A Bruckheimer-Ridley Scott film about a mission to extract a Somali warlord gone belly-up… that sounds like visual ecstasy. And it is. It is more Bruckheimer than Scott, actually, with a large armada of expensive military equipment being thrown into the ring, fabulous helicopter shots, illuminating and visually exciting aerial shots of the narrow streets of Mogadishu.

You get to know some key players, you get to know the layout of the mission, you hear the code word “Irene” to get it all started… and then confusion seeps in, at some point indifference. No doubt the confusion part is intentional to a point, as it only reflects the confusion and disorientation of the staff on the ground and in the air, chasing around the city, trying to find the helicopter that was shot down, trying to get the hell out of there, trying to survive while bullets and grenades rain down upon them.

That is not good for an audience, though. Editing and directing should allow me to keep ahead of the people I am watching, give me an impression of their confusion by understanding it, by seeing what they cannot see. If I do not have a better overview, I do not enjoy the movie, I feel like the first person in a shooter, bouncing about with every new image that is thrown at me.

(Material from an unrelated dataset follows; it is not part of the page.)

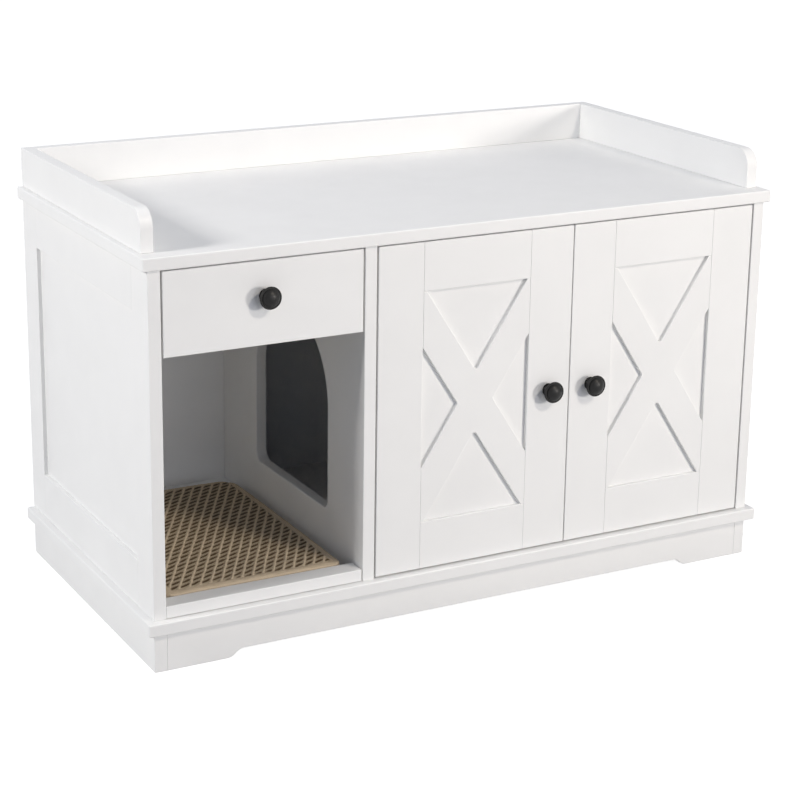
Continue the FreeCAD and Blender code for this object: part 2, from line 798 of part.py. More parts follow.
def slide_runner():
    """Runner on the drawer's side: a web, a flange that rides on the front roller, and a rear stud."""
    flange_x = channel_web_x + 2 * roller_side_gap
    web = box(runner_web_x, box_left_x, drawer_y0, drawer_y1, channel_z0, runner_flange_z1)
    flange = box(flange_x, runner_web_x, drawer_y0, runner_flange_y1, runner_flange_z0, runner_flange_z1)
    start = Vector(runner_web_x, runner_roller_y, runner_roller_z)
    stud = Part.makeCylinder(stud_radius, stud_length, start, leftward)
    head = Part.makeCylinder(stud_head_radius, stud_head, start - Vector(stud_length, 0, 0), leftward)
    return web.fuse([flange, stud, head])


def roller(x, y, z, radius):
    """Nylon wheel with a bore, from x to the right."""
    wheel = Part.makeCylinder(radius, roller_width, Vector(x, y, z), rightward)
    rims = [edge for edge in wheel.Edges if edge.BoundBox.XLength < roller_round]
    wheel = wheel.makeFillet(roller_round, rims)
    bore = Part.makeCylinder(stud_radius + running_gap, roller_width, Vector(x, y, z), rightward)
    return wheel.cut(bore)


def both_slides(shape):
    """A piece of the left slide and its mirror image on the right."""
    return [shape, mirrored(shape, bay_centre_x)]


def drawer_parts():
    knob_x = bay_centre_x
    front = eased_board(drawer_left_x, drawer_right_x, front_y, drawer_y0,
                        drawer_front_z0, drawer_front_z1)
    side = box(box_left_x, box_left_x + drawer_wall, drawer_y0 - drawer_housing, drawer_y1, box_z0, box_z1)
    sides = both_slides(side)
    x0 = box_left_x + drawer_wall
    x1 = box_right_x - drawer_wall
    y1 = drawer_y1 - drawer_wall
    tongue = drawer_bottom_tongue
    bottom = box(x0 - tongue, x1 + tongue, drawer_y0 - tongue, y1 + tongue, bottom_z0, bottom_z1)
    reach = drawer_groove_depth
    groove = box(x0 - reach, x1 + reach, drawer_y0 - reach, y1 + reach, bottom_z0, bottom_z1)
    back = box(x0, x1, y1, drawer_y1, box_z0, box_z1)
    front = front.cut(sides + [groove, knob_hole_at(knob_x, drawer_knob_z)])

    runner_points = [Vector(runner_web_x, y, slide_screw_z) for y in slide_screw_ys]
    runner_screws = all_placed(small_screw(drawer_screw_length), runner_points, leftward)
    runner_holes = all_placed(small_screw_hole(drawer_screw_length), runner_points, leftward)
    corner_points = [Vector(box_left_x, drawer_y1 - drawer_wall / 2, z)
                     for z in (box_z0 + corner_screw_inset, box_z1 - corner_screw_inset)]
    corner_screws = all_placed(small_screw(corner_screw_length), corner_points, leftward)
    corner_holes = all_placed(small_screw_hole(corner_screw_length), corner_points, leftward)
    holes = []
    screws = [knob_screw_at(knob_x, drawer_knob_z)]
    for hole in runner_holes + corner_holes:
        holes += both_slides(hole)
    for screw in runner_screws + corner_screws:
        screws += both_slides(screw)
    runners = [runner.cut(holes) for runner in both_slides(slide_runner())]
    return {
        "drawer_front": [front],
        "drawer_left_side": [bored(sides[0].cut(groove), holes)],
        "drawer_right_side": [bored(sides[1].cut(groove), holes)],
        "drawer_back": [bored(back.cut(groove), holes)],
        "drawer_bottom": [bottom],
        "drawer_knob": [knob_at(knob_x, drawer_knob_z)],
        "drawer_runners": runners,
        "drawer_screws": screws,
    }


def build():
    os.makedirs("parts", exist_ok=True)

    arms, pins, plates, hinge_screws, hinge_holes = hinge_hardware()
    right_holes = [mirrored(hole, doors_centre_x) for hole in hinge_holes]
    channel_points = [Vector(channel_web_x, y, slide_screw_z) for y in slide_screw_ys]
    channel_screws = []
    channel_holes = []
    for screw in all_placed(small_screw(small_screw_length), channel_points, rightward):
        channel_screws += both_slides(screw)
    for hole in all_placed(small_screw_hole(small_screw_length), channel_points, rightward):
        channel_holes += both_slides(hole)
    board_holes = case_holes + hinge_holes + right_holes + channel_holes

    base_board = eased(box(-width / 2, width / 2, base_front_y, back_y, plinth_height, floor_z), slab_round)
    save("base_board", bored(base_board, board_holes))
    top_x = body_x + top_side_overhang
    top_front_y = front_y - top_front_overhang
    top_panel = eased(box(-top_x, top_x, top_front_y, back_y, ceiling_z, top_z), slab_round)
    save("top_panel", bored(top_panel, board_holes))

    for name, shape in side_parts().items():
        save("left_" + name, bored(shape, board_holes))
        save("right_" + name, bored(mirrored(shape, 0), board_holes))

    save("partition", bored(partition_board(), board_holes))
    back_panel = box(-inner_x, inner_x, back_inner_y, back_y, floor_z, ceiling_z)
    save("back_panel", bored(back_panel, board_holes))

    save("threshold", bored(threshold_board(), board_holes))
    save("pad_board", pad_board())
    save("sisal_cover", pad_cover())

    side_skirt = eased_board(-body_x, -inner_x, front_y, back_y, 0, plinth_height)
    save("left_skirt", side_skirt)
    save("right_skirt", mirrored(side_skirt, 0))
    save("front_skirt", front_skirt_board())
    save("rear_skirt", eased_board(-inner_x, inner_x, back_y - board, back_y, 0, plinth_height))
    save("corner_blocks", [corner_block(x, y) for x in (-1, 1) for y in (-1, 1)])

    gallery_z1 = top_z + gallery_height
    rail = box(-body_x, -inner_x, gallery_front_y, back_y, top_z, gallery_z1)
    corner = [edge for edge in straight_edges(rail, rightward)
              if edge.BoundBox.YMax < gallery_front_y + tolerance
              and edge.BoundBox.ZMin > gallery_z1 - tolerance]
    rail = eased(rail.makeFillet(gallery_corner_radius, corner), board_round)
    save("gallery_left_rail", bored(rail, board_holes))
    save("gallery_right_rail", bored(mirrored(rail, 0), board_holes))
    back_rail = eased_board(-inner_x, inner_x, back_y - board, back_y, top_z, gallery_z1)
    save("gallery_back_rail", bored(back_rail, board_holes))

    save("case_screws", case_screws)
    save("case_dowels", case_dowels)
    save("hinge_arms", arms + [mirrored(arm, doors_centre_x) for arm in arms])
    save("hinge_pins", pins + [mirrored(pin, doors_centre_x) for pin in pins])
    save("hinge_plates", plates + [mirrored(plate, doors_centre_x) for plate in plates])
    save("slide_channels", [channel.cut(channel_holes) for channel in both_slides(slide_channel())])
    right_screws = [mirrored(screw, doors_centre_x) for screw in hinge_screws]
    save("hardware_screws", hinge_screws + right_screws + channel_screws)

    channel_roller = roller(channel_web_x + roller_side_gap, channel_roller_y, channel_roller_z,
                            channel_roller_radius)
    save("left_channel_roller", channel_roller)
    save("right_channel_roller", mirrored(channel_roller, bay_centre_x))
    runner_roller = roller(runner_web_x - roller_side_gap - roller_width, runner_roller_y, runner_roller_z,
                           runner_roller_radius)
    save("left_runner_roller", runner_roller)
    save("right_runner_roller", mirrored(runner_roller, bay_centre_x))

    for name, shapes in drawer_parts().items():
        save(name, shapes if len(shapes) > 1 else shapes[0])
    for name, shapes in door_parts().items():
        right_shapes = [mirrored(shape, doors_centre_x) for shape in shapes]
        save("left_door_" + name, shapes if len(shapes) > 1 else shapes[0])
        save("right_door_" + name, right_shapes if len(right_shapes) > 1 else right_shapes[0])


build()
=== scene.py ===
import json
import math

import bmesh
import bpy
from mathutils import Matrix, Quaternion, Vector, noise


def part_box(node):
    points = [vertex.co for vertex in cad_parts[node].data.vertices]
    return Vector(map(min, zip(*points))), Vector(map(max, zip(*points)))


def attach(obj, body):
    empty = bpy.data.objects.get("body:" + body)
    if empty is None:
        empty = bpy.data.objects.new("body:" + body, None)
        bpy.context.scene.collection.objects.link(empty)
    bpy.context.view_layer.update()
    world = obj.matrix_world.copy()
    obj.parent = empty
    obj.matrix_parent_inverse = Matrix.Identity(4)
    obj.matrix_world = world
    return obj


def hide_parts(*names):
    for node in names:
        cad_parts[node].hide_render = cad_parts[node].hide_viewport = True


# A white painted cabinet that hides a litter box. Sizes are in metres, in the frame of the solid model.
MM = 0.001
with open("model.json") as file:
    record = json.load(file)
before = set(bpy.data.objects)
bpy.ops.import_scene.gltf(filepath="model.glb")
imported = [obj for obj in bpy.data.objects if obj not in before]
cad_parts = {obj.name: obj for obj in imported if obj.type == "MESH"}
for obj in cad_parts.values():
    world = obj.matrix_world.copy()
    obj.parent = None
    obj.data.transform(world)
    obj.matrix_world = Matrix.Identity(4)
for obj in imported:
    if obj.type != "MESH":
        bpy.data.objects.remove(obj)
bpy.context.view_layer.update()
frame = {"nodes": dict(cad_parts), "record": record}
nodes = frame["nodes"]
scene = bpy.context.scene
scene.view_settings.view_transform = "Standard"


# Materials: small tools

def colour(code):
    """A six-digit sRGB code as the linear colour that the shader takes."""
    channels = [int(code[i:i + 2], 16) / 255 for i in (0, 2, 4)]
    linear = [c / 12.92 if c <= 0.04045 else ((c + 0.055) / 1.055) ** 2.4 for c in channels]
    return (*linear, 1.0)


def add(tree, kind, inputs, **settings):
    """A new node with its settings, whose inputs are values or other nodes' outputs."""
    node = tree.nodes.new(kind)
    for name, value in settings.items():
        setattr(node, name, value)
    for name, value in inputs.items():
        if isinstance(value, bpy.types.NodeSocket):
            tree.links.new(value, node.inputs[name])
        else:
            node.inputs[name].default_value = value
    return node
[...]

But except disorientation (which at least has some action value), the worse part about “Black Hawk Down” is the boredom that settles in during the second half. At some point, groups of people nestle down in their respective hideouts, waiting for better times, i.e. rescue. They are stuck, we are stuck with them, and as terrible is it may be to just sit there and wait, watching them sitting and waiting is not terribly exciting, just a bit dull. At this point, it would have paid off to have a more limited cast of characters, so at least you could identify with them.  As Scott has hurled around some 20 lead characters at the outset, and flings them all into battle at the same time, I did not feel I had the time to identify them, identify with them, and feel their pain. They merge into a mass of dusty and bloody uniforms, only  distinguished by the way they exit the scene towards the end.

A shame about a film of such grandiose visuals, but direction and editing really did not help me enjoy it as much as I could have. The film was far from being the arbitrary and pointless money-burning machine a Michael Bay movie usually is, but seeing these flaws in a film by an often greater director is a bit disappointing.

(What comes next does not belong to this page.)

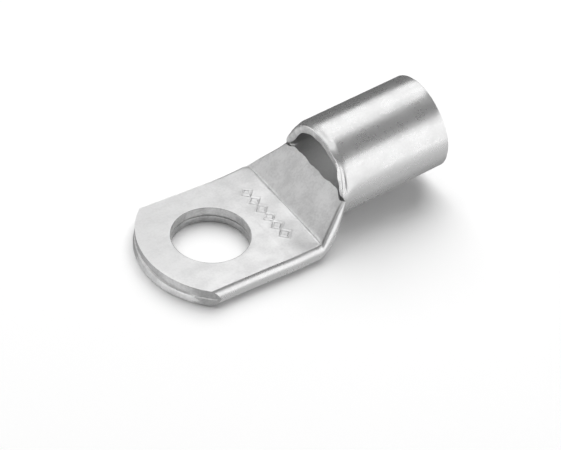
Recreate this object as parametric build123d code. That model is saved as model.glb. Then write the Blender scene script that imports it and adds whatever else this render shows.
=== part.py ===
from build123d import *
import os
from math import atan2, cos, radians, sin, tan

# An aluminium cable lug made from one piece of round tube, in millimetres.
# One end stays round and takes the conductor. The other end is pressed flat and punched for a stud.
# Between them the upper wall is sheared across and pushed down, which leaves a window under an arch.
# Origin: centre of the stud hole on the underside of the palm. +X runs to the round barrel, +Z is up.

# The tube
tube_diameter = 21.0
tube_wall = 2.0
barrel_length = 26.2
barrel_tilt = 6.0
mouth_chamfer = 0.25

# The palm: two layers of the tube wall pressed together
palm_width = 30.9
press_thinning = 0.1
slit_height = 0.1
roll_overshoot = 0.4
hole_diameter = 16.5
tip_distance = 15.3
tip_depth = 7.8
tip_corner_radius = 0.8

# The shoulder between palm and barrel
crease_distance = 18.3
plate_edge_rise = 0.69
heel_distance = 25.2
arch_setback = 1.9
shear_gap = 0.35
lip_radius = 0.4
roll_lead = 1.0
end_roll_width = 1.8
roll_swell = 0.9
roll_trim = 0.15

# How the folded side climbs, narrows and leaves the flat underside on its way to the barrel
climb_power = 1.3
narrowing_power = 2.0
lean_power = 2.0
lift_power = 4.0

# Worked out from the sizes above
tube_radius = tube_diameter / 2
bore_radius = tube_radius - tube_wall
layer = tube_wall - press_thinning
palm_thickness = 2 * layer + slit_height
half_width = palm_width / 2
mid_height = palm_thickness / 2
side_roll_radius = mid_height + roll_overshoot
tilt = radians(barrel_tilt)
axis_direction = Vector(cos(tilt), 0, sin(tilt))
axis_up = Vector(-sin(tilt), 0, cos(tilt))
heel = Vector(heel_distance, 0, 0)
arch_centre = heel + axis_up * tube_radius + axis_direction * arch_setback
arch_bottom = arch_centre - axis_up * tube_radius
crease_top = Vector(crease_distance, 0, palm_thickness)
slope = atan2(arch_centre.Z + plate_edge_rise - palm_thickness, arch_centre.X - crease_distance)
slope_direction = Vector(cos(slope), 0, sin(slope))
slope_normal = Vector(-sin(slope), 0, cos(slope))
roll_start = crease_distance - roll_lead
tip_side = -tip_distance - 1.0
far = heel_distance + barrel_length + tube_diameter


def blend(first, last, share):
    """A value that goes evenly from first to last."""
    return first + (last - first) * share


def plate_top(x):
    """Height of the flat top: level over the palm, then rising from the crease."""
    return palm_thickness + max(0.0, x - crease_distance) * tan(slope)


def lean_at(share):
    """How far a section leans back: upright at the palm, square to the barrel at the arch."""
    return tilt * share**lean_power


def fold_point(share):
    """Middle and half width of the folded side's widest line, from the palm (0) to the arch (1)."""
    x = blend(roll_start, arch_centre.X, share)
    z = blend(mid_height, arch_centre.Z, share**climb_power)
    reach = blend(half_width, tube_radius, share**narrowing_power)
    return Vector(x, 0, z), reach


def depth_at(share):
    """Distance from the fold's height down to the underside, measured in the section."""
    middle, _ = fold_point(share)
    underside = arch_bottom.Z * share**lift_power
    return (middle.Z - underside) / cos(lean_at(share))


def trough(reach, corner, depth):
    """Lower half of a section: a flat bottom and two quarter ellipses, or the tube's half circle."""
    flat = reach - corner
    if flat > 0.001:
        bottom = Line((-flat, -depth), (flat, -depth))
        right = EllipticalCenterArc((flat, 0), corner, depth, -90, arc_size=90)
        left = EllipticalCenterArc((-flat, 0), corner, depth, 180, arc_size=90)
    else:
        bottom_span = 16
        side_span = (180 - bottom_span) / 2
        left = CenterArc((0, 0), corner, 180, arc_size=side_span)
        bottom = CenterArc((0, 0), corner, 180 + side_span, arc_size=bottom_span)
        right = CenterArc((0, 0), corner, -side_span, arc_size=side_span)
    return [left, bottom, right]


def section(share, edges):
    """A closed section, placed at its own height and lean."""
    middle, _ = fold_point(share)
    lean = lean_at(share)
    plane = Plane(origin=middle, x_dir=(0, 1, 0), z_dir=(cos(lean), 0, sin(lean)))
    return plane * make_face(Wire(edges))


def outer_section(share):
    """Outside of the tube: the trough below, and above the fold a roll in to the flat top."""
    middle, reach = fold_point(share)
    overshoot = roll_overshoot * (1 - share)
    corner = blend(side_roll_radius, tube_radius, share)
    roll = blend(side_roll_radius, end_roll_width, share) + 4 * roll_swell * share * (1 - share)
    rise = (plate_top(middle.X) - middle.Z) / cos(lean_at(share))
    height = rise + overshoot + roll_trim * share
    inset = reach - roll
    right_roll = EllipticalCenterArc((inset, 0), roll, height, 0, arc_size=90)
    top = Line((inset, height), (-inset, height))
    left_roll = EllipticalCenterArc((-inset, 0), roll, height, 90, arc_size=90)
    lower = trough(reach, corner, depth_at(share) + overshoot)
    return section(share, lower + [right_roll, top, left_roll])


def inner_section(share):
    """Inside of the tube: the trough stepped in by the wall, open upwards past the plate."""
    middle, reach = fold_point(share)
    wall = blend(layer, tube_wall, share)
    corner = blend(side_roll_radius, tube_radius, share) - wall
    side = reach - wall
    height = plate_top(middle.X) - middle.Z + tube_wall
    right = Line((side, 0), (side, height))
    top = Line((side, height), (-side, height))
    left = Line((-side, height), (-side, 0))
    return section(share, trough(side, corner, depth_at(share) - wall) + [right, top, left])


def upright_prism(corners):
    """A profile in the X-Z plane, extruded both ways well past the palm's sides."""
    outline = Wire(Polyline(corners, close=True).edges())
    return extrude(make_face(outline), amount=palm_width, both=True)


def axial_bar(radius):
    """A round bar along the barrel, from the arch to the mouth."""
    plane = Plane(origin=arch_centre, z_dir=axis_direction)
    return extrude(plane * Circle(radius), amount=barrel_length)


def palm_plan():
    """Plan of the trimmed palm: straight sides and an arc at the tip."""
    shoulder_x = tip_depth - tip_distance
    tip = ThreePointArc((shoulder_x, -half_width), (-tip_distance, 0), (shoulder_x, half_width))
    far_corners = [(far, half_width), (far, -half_width)]
    sides = Polyline((shoulder_x, half_width), *far_corners, (shoulder_x, -half_width))
    plan = make_face(Wire([tip] + sides.edges()))
    corners = plan.vertices().filter_by_position(Axis.X, shoulder_x - 0.01, shoulder_x + 0.01)
    return fillet(corners, tip_corner_radius)


# The outside: palm and shoulder pressed between flat faces, then the round barrel
between_faces = upright_prism([
    (tip_side, 0, 0),
    (far, 0, 0),
    (far, 0, plate_top(far)),
    crease_top,
    (tip_side, 0, palm_thickness),
])
palm = extrude(outer_section(0), amount=roll_start - tip_side, dir=(-1, 0, 0))
shoulder = loft([outer_section(share) for share in (0, 0.12, 0.3, 0.5, 0.7, 0.87, 1)])
pressed = (palm + shoulder) & between_faces & extrude(palm_plan(), amount=far)
barrel = axial_bar(tube_radius)

# The plate: the sheared upper wall, pushed down and sloping from its free edge to the crease
reach_to_arch = (arch_centre - crease_top).dot(axis_direction) - shear_gap
plate_length = reach_to_arch / slope_direction.dot(axis_direction)
free_edge = crease_top + slope_direction * plate_length
under_setback = layer * tan(slope - tilt)
under_edge = free_edge - slope_normal * layer - slope_direction * under_setback
under_crease = crease_top - slope_normal * layer - slope_direction * palm_thickness
plate = upright_prism([crease_top, free_edge, under_edge, under_crease])

# The inside: a wedge under the plate that opens into the bore
slit_top = mid_height + slit_height / 2
wedge_start = crease_distance + (slit_top - palm_thickness + layer / cos(slope)) / tan(slope)
first_share = (wedge_start - slit_height - roll_start) / (arch_centre.X - roll_start)
wedge_shares = [blend(first_share, 1, step / 5) for step in range(6)]
wedge = loft([inner_section(share) for share in wedge_shares])
inside = wedge + axial_bar(bore_radius) - plate

# The slit between the two pressed layers, open at the tip and into the wedge, and the stud hole
slit_length = wedge_start + 3 * slit_height - tip_side
slit = Box(slit_length, palm_width - 2 * layer, slit_height)
slit = Pos(tip_side + slit_length / 2, 0, mid_height) * slit
stud_hole = Pos(0, 0, mid_height) * Cylinder(hole_diameter / 2, 2 * palm_thickness)

lug = pressed + barrel - inside - slit - stud_hole

# Small edges: the arch has a drawn-over outer lip, and the mouth is deburred inside and out
lip_plane = Plane(origin=arch_centre, x_dir=axis_direction, z_dir=axis_up)
inner_lip = tube_radius - lip_radius
lip_round = CenterArc((lip_radius, inner_lip), lip_radius, 90, arc_size=90)
lip_outside = Polyline((0, inner_lip), (0, tube_radius + layer), (lip_radius, tube_radius + layer))
lip_side = Line((lip_radius, tube_radius + layer), (lip_radius, tube_radius))
lip_profile = make_face(Wire([lip_round, lip_side] + lip_outside.edges()))
lip_waste = revolve(lip_plane * lip_profile, Axis(arch_centre, axis_direction), 180)
lug -= lip_waste

mouth_centre = arch_centre + axis_direction * barrel_length
mouth_edges = [
    edge for edge in lug.edges().filter_by(GeomType.CIRCLE)
    if (edge.arc_center - mouth_centre).length < 0.01
]
lug = chamfer(mouth_edges, mouth_chamfer)

os.makedirs("parts", exist_ok=True)
export_step(lug, "parts/lug_body.step")
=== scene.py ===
import math

import bmesh
import bpy
import numpy as np
from mathutils import Matrix


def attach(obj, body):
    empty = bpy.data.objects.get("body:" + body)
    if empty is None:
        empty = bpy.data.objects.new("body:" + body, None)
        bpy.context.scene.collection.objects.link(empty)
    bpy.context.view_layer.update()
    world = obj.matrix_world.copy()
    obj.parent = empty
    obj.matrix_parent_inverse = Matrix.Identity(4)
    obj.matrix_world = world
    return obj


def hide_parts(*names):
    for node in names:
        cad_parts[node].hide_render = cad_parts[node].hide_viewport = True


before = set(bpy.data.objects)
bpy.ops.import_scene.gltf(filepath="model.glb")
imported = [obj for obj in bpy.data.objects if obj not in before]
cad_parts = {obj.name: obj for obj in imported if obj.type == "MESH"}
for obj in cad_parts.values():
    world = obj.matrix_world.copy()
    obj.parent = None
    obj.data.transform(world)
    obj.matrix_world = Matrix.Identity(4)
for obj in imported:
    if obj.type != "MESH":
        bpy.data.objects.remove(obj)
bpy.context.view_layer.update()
print("frame loaded")

# One piece of round tube: barrel, sheared shoulder and pressed palm. Sizes in millimetres.
lug = {
    "tubeRadius": 10.5,
    "wall": 2.0,
    "barrelLength": 26.2,       # arch to mouth
    "barrelTilt": 6.0,          # degrees
    "palmHalfWidth": 15.45,
    "layer": 1.9,               # one pressed layer of the palm
    "slit": 0.1,
    "holeRadius": 8.25,
    "tipDistance": 15.3,
    "tipDepth": 7.8,
    "tipCorner": 1.2,
    "crease": 18.3,
    "plateEdgeRise": 0.69,      # plate's plane over the barrel's axis, at the arch
    "heel": 25.2,               # where the barrel's lowest line would meet the table
    "archSetback": 1.9,         # from there to the arch, along the barrel
    "rollLead": 1.0,            # how far before the crease the folded side begins to climb
    "rollOvershoot": 0.25,      # how far the folded side's ellipse reaches past the flats, at the palm
    "rollTrim": 0.55,           # and past the plate's plane, at the arch
    "endRollWidth": 3.4,        # the roll's width at the arch
    "rollSwell": 0.5,           # and how much wider it is half way
    "climbPower": 2.0,          # how the fold's height and reach go from palm to barrel
    "reachPower": 1.65,
    "leanPower": 2,             # how the sections lean back, and how the underside leaves the table
    "liftPower": 4,
    "sideTurn": (90, 82),       # degrees of a section's lower side before its bottom, at palm and arch
}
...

I am almost lost for words… so you can beat down Zeus with some rocks, or poke him with a trident, you can run down some dirt track to end up in Hades, and Cronos, father of Gods, just looks like the balrog from Lord of the Rings after some years of petrification? My g(o)odness, that was a dull experience… Liam Neeson, Ralph Fiennes, what are you thinking? Hope you donated the paycheck to a good, a very good cause …


I did not watch too many movies over the last couple months, and the reason for that is also the reason for this blog post. Seven seasons of “The West Wing”.. long anticipated, often postponed, frequently reminded by those who watched and loved the show… now finally it is accomplished, and it was a very joyful ride!

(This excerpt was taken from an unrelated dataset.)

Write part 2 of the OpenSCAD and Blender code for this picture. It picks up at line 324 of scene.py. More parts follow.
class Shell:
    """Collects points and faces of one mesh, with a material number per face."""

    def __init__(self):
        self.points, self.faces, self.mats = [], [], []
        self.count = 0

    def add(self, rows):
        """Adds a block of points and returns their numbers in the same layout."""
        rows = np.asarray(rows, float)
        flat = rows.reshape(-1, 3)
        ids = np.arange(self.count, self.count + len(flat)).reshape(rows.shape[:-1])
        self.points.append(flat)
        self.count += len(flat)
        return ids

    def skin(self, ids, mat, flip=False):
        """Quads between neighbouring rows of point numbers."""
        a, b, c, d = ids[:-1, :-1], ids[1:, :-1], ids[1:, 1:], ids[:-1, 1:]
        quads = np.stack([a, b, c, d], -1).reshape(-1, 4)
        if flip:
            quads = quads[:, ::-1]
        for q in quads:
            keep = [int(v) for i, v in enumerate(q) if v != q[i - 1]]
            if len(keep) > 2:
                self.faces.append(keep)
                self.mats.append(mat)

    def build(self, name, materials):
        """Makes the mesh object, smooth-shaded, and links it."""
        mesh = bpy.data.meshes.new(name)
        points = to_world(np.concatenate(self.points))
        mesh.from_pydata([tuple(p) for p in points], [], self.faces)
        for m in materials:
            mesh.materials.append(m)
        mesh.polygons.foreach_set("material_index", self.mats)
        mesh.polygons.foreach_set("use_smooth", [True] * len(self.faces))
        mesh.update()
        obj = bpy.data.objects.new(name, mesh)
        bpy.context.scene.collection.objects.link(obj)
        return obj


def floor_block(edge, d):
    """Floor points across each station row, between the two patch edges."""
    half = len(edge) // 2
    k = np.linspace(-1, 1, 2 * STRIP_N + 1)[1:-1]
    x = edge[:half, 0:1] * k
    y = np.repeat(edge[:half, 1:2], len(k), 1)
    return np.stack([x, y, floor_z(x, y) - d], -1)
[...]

The professionals populating the show are almost a caricature of high-powered politics brokers, movers and shakers: those who run the White House, those who want to run it, those who will run it. With a core staff over the first couple of seasons that is consistently brilliant: the chief of staff, deputy chief of staff, head of communication and spokesperson, there is a team assembled around the President (very well represented by Martin Sheen, who would have thought…) that makes credible the nation of workplace as family substitute.  The job is a 24/7 commitment, private lives fall apart, but these people are very good at what they are doing, and the dialogues they shoot across the West Wing halls are razor-sharp, witty, often wise, always elaborately carved and molded, mostly by master smart dialogue  artist Aaron Sorkin. These guys are too bright and good to be credible, but they do not need to be, because they are all allowed to be human at the same time. Maybe that is the actual strength of Sorkin? Not supercharging a script with his battery of dialogue firepower, but creating human beings you care about – and once he has achieved that, he can put them into any situation, because the audience will care and forgive.

It may well be that the show went on for too long, and took some turns it needn’t have… but I felt that the dilution of the staff integrity by replacing actors / characters, the loss of identification was something I could, well, identify with. No situation, no setup or team is so perfect that it would be stable over time, and if it remains stable, then the internal dynamics change, and suddenly you grieve the loss of all the fun you had back in the days, and all the spirit that got lost somehow along the common way.

In the end, when all turns around the run for Jed Bartlett’s successor in the White House, a fascinating new character and actor is introduced for the role of congressman Matt Santos – and for that last run, the show picks up speed again, you start caring again and maybe you can believe that would the show start all over again, you would be hooked again… with a different white house carpet, a different commander-in-chief, but hopefully always with the spirit of change for the better that seems to carry these people through their blackberry-poisoned days.

P.S.: makes an eerie double feature with the current HBO show “Veep”… the strange lack of swearing even in crisis times that demand it is offset generously by this “The Thick of It” US remake.